In 2017, coffee pods were a 5 billion dollar industry. In other words, an estimated 16 million U.S. households have a single-serve brewer, $65 machines that are rendered useless without a constant supply of coffee pods, or K-cups.


The inventor of the Keurig pod-based coffee machine, John Sylvan never imagined or intended for the ultra-convenient kitchen appliance to be used outside of offices.
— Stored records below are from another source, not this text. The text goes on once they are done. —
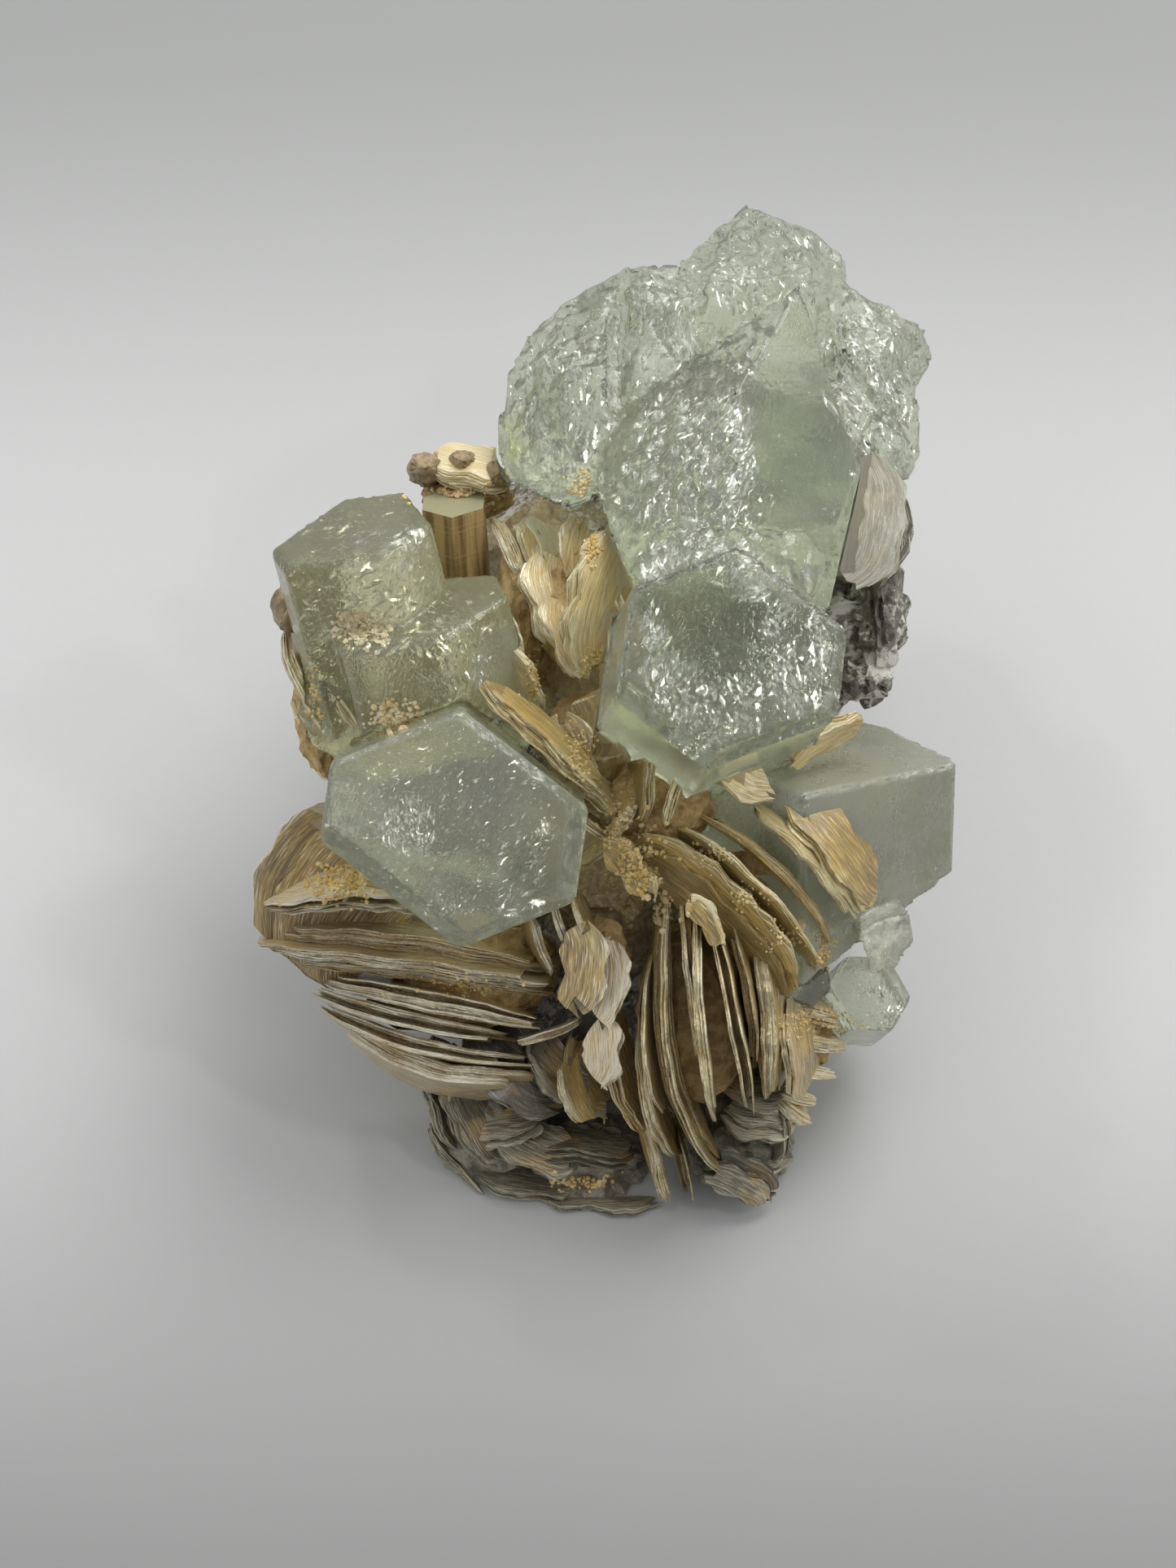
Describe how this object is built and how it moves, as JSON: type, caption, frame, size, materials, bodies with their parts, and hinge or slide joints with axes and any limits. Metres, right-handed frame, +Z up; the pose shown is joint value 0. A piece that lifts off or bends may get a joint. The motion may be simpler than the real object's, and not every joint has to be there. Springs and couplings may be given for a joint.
{
  "type": "aquamarine specimen",
  "caption": "Cabinet mineral specimen: pale green hexagonal beryl crystals grown with curved books of muscovite mica on pegmatite rock.",
  "frame": {"origin": "centre of the flat underside of the rock, on the surface the specimen rests on", "axes": "+Z up from the resting surface; +Y away from the viewer, towards the tall broken crystals; +X to the viewer's right"},
  "size_m": [0.0687, 0.0953, 0.0607],
  "materials": {
    "beryl": "clear pale grey-green crystal, lightly etched, with cracks and veils inside",
    "mica_silver": "pearly silver-brown cleavage edges",
    "mica_gold": "golden brown iron-stained sheets",
    "mica_grey": "grey silvery plates",
    "mica_cream": "cream and tan weathered books",
    "rock": "rough grey-brown pegmatite with mica flakes"
  },
  "bodies": {
    "root": {"aquamarine_cluster": "beryl", "aquamarine_front_left": "beryl", "aquamarine_right": "beryl", "aquamarine_left": "beryl", "aquamarine_small_right": "beryl", "aquamarine_pocket": "beryl", "clear_shard": "beryl", "bronze_prism": "mica_gold", "mica_golden_blade": "mica_gold", "mica_front_fan": "mica_silver", "mica_left_fan": "mica_silver", "mica_right_fan": "mica_gold", "mica_centre_books": "mica_gold", "mica_upper_books": "mica_cream", "mica_centre_plates": "mica_cream", "mica_yellow_plates": "mica_gold", "mica_back_left": "mica_cream", "mica_left_edge": "mica_cream", "mica_striped_book": "mica_silver", "mica_right_ledge": "mica_cream", "mica_base_right": "mica_grey", "mica_base_left": "mica_grey", "mica_rear_books": "mica_grey", "pegmatite_rock": "rock"}
  },
  "joints": []
}
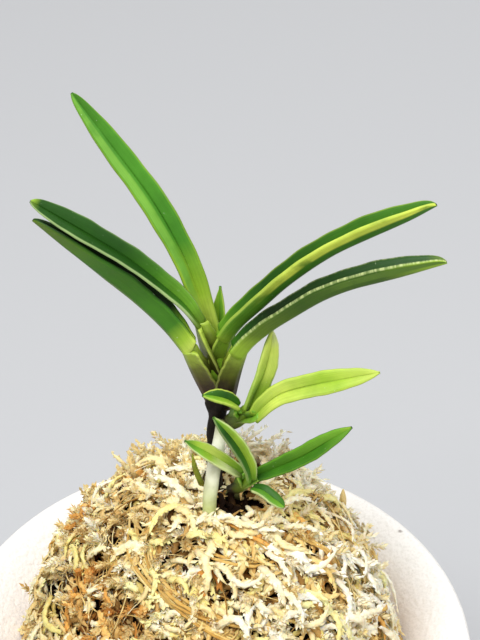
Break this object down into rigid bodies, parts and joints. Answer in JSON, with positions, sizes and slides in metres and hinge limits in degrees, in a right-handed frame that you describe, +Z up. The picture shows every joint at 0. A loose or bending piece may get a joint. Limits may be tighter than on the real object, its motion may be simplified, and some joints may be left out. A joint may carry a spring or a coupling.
{
  "type": "wind orchid in a pot",
  "caption": "Wind orchid: a fan of folded strap leaves on a short dark stem, with offshoots and roots, on a tall dome of sphagnum moss in a round white pot with a wide flared rim",
  "frame": {"origin": "centre of the pot's foot, on the plane it stands on", "axes": "+Z up along the pot's axis; X along the spread of the leaf fan, with the two long right leaves towards +X; -Y is the side seen in the picture"},
  "size_m": [0.12, 0.12, 0.2426],
  "materials": {
    "pot_ceramic": "matt white, fine orange-peel grain",
    "moss": "dry, pale cream to straw, darker in the gaps",
    "stem": "near-black brown stem under olive sheaths",
    "offshoot_stem": "olive sheath",
    "root": "whitish, with a green tint",
    "leaf_left_lower": "dark green, satin, leathery",
    "leaf_left_middle": "dark green, satin, leathery",
    "leaf_left_upper": "mid green, satin, leathery",
    "leaf_centre": "young yellow-green, satin, leathery",
    "leaf_right_upper": "mid green, satin, leathery",
    "leaf_right_lower": "dark green, satin, leathery",
    "upper_offshoot_leaf_left": "mid green, satin, leathery",
    "upper_offshoot_leaf_middle": "young yellow-green, satin, leathery",
    "upper_offshoot_leaf_right": "young yellow-green, satin, leathery",
    "lower_offshoot_leaf_left": "mid green, satin, leathery",
    "lower_offshoot_leaf_upright": "young yellow-green, satin, leathery",
    "lower_offshoot_leaf_right": "dark green, satin, leathery",
    "lower_offshoot_leaf_front": "mid green, satin, leathery"
  },
  "bodies": {
    "root": {"pot": "pot_ceramic", "moss": "moss", "main_stem": "stem", "upper_offshoot_stem": "offshoot_stem", "lower_offshoot_stem": "offshoot_stem", "leaf_left_lower": "leaf_left_lower", "leaf_left_middle": "leaf_left_middle", "leaf_left_upper": "leaf_left_upper", "leaf_centre": "leaf_centre", "leaf_right_upper": "leaf_right_upper", "leaf_right_lower": "leaf_right_lower", "upper_offshoot_leaf_left": "upper_offshoot_leaf_left", "upper_offshoot_leaf_middle": "upper_offshoot_leaf_middle", "upper_offshoot_leaf_right": "upper_offshoot_leaf_right", "lower_offshoot_leaf_left": "lower_offshoot_leaf_left", "lower_offshoot_leaf_upright": "lower_offshoot_leaf_upright", "lower_offshoot_leaf_right": "lower_offshoot_leaf_right", "lower_offshoot_leaf_front": "lower_offshoot_leaf_front", "aerial_root": "root", "root_left": "root", "root_back": "root", "root_right": "root", "root_centre": "root"}
  },
  "joints": []
}
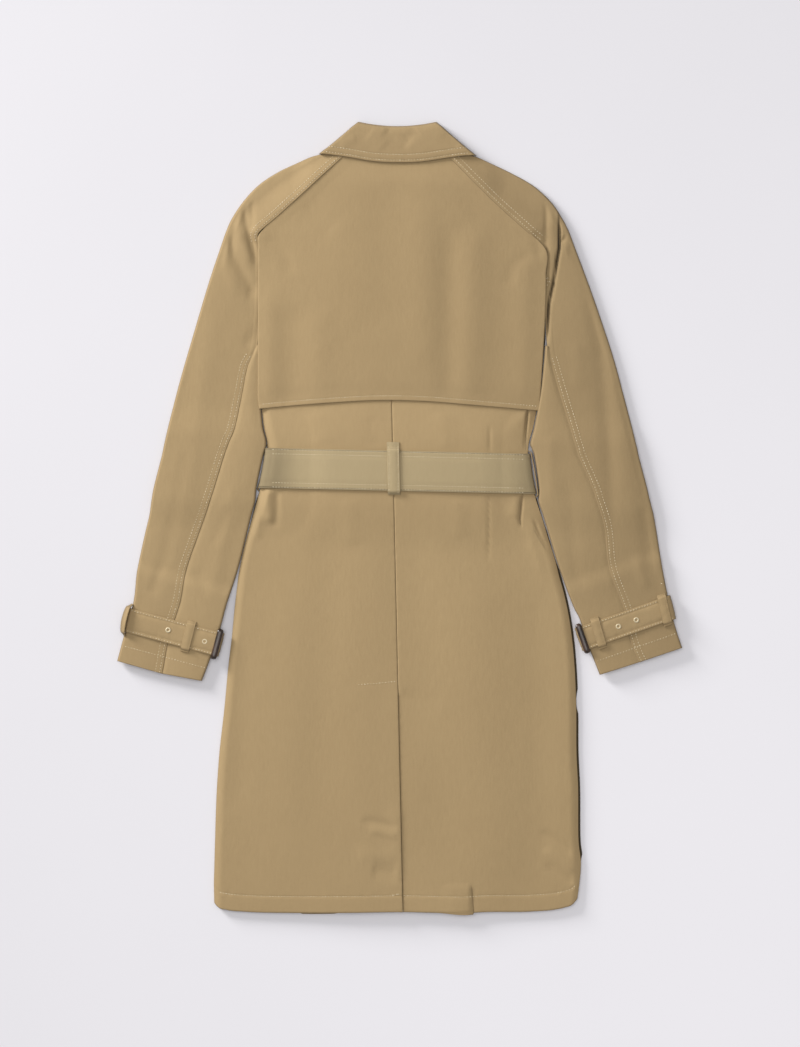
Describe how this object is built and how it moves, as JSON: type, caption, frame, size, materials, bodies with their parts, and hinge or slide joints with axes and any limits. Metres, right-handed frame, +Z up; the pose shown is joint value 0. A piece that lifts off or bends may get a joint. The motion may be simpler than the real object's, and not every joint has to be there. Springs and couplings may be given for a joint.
{
  "type": "trench coat",
  "caption": "Belted trench coat laid flat on its front: raglan sleeves, storm flap over the back, folded collar, cuff straps with buckles, back vent.",
  "frame": {"origin": "on the surface the coat lies on, under the middle of its footprint", "axes": "+Z up from the surface, +Y towards the collar, +X towards the wearer's right sleeve (the back faces up)"},
  "size_m": [0.7906, 1.111, 0.02],
  "materials": {
    "gabardine": "matte",
    "belt_cloth": "matte",
    "brown_horn": "satin",
    "cream_metal": "satin",
    "thread": "matte"
  },
  "bodies": {
    "root": {"front_right": "gabardine", "front_left": "gabardine", "back_left": "gabardine", "back_right": "gabardine", "vent_underlap": "gabardine", "back_yoke": "gabardine", "sleeve_left_upper": "gabardine", "sleeve_left_under": "gabardine", "sleeve_right_upper": "gabardine", "sleeve_right_under": "gabardine", "cuff_strap_left": "gabardine", "cuff_loop_left_back": "gabardine", "cuff_loop_left_outer": "gabardine", "cuff_strap_right": "gabardine", "cuff_loop_right_back": "gabardine", "cuff_loop_right_outer": "gabardine", "belt_loop_back": "gabardine", "belt_loop_right": "gabardine", "belt_loop_left": "gabardine", "collar_fall": "gabardine", "collar_stand": "gabardine", "belt": "belt_cloth", "cuff_buckle_left": "brown_horn", "cuff_buckle_right": "brown_horn", "belt_buckle": "brown_horn", "front_button_1": "brown_horn", "front_button_2": "brown_horn", "front_button_3": "brown_horn", "front_button_4": "brown_horn", "front_button_5": "brown_horn", "eyelet_left_1": "cream_metal", "eyelet_left_2": "cream_metal", "eyelet_right_1": "cream_metal", "eyelet_right_2": "cream_metal"}
  },
  "joints": []
}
He designed the original K-Cup in the early nineties as a replacement for coffee pots that provided a beverage that would become stale and bitter over the course of the day.


In 2013, K-Cups made up the majority of Keurig Green Mountain’s $4.7 billion in revenue.

A whopping 9 billion K-cups were purchased that year, even though the cups were not recyclable or biodegradable.


The cups are incredibly environmentally-unfriendly, because they are made out of plastic #7, a blend of plastics which cannot be recycled by most city recycling programs. Furthermore, recycling isn’t a good solution itself.


Most plastic meant to be “recycled” is shipped to China, downcycled into polyester and microfiber garments, which generate microplastics that end up in waterways after washing. In 2017, China began restricting plastic waste importation, causing giant buildups of plastic trash at recycling centers internationally.”


Looking back on his invention, Sylvan told The Atlantic in 2015, “I feel bad sometimes that I ever did it. It's like a cigarette for coffee, a single-serve delivery mechanism for an addictive substance.”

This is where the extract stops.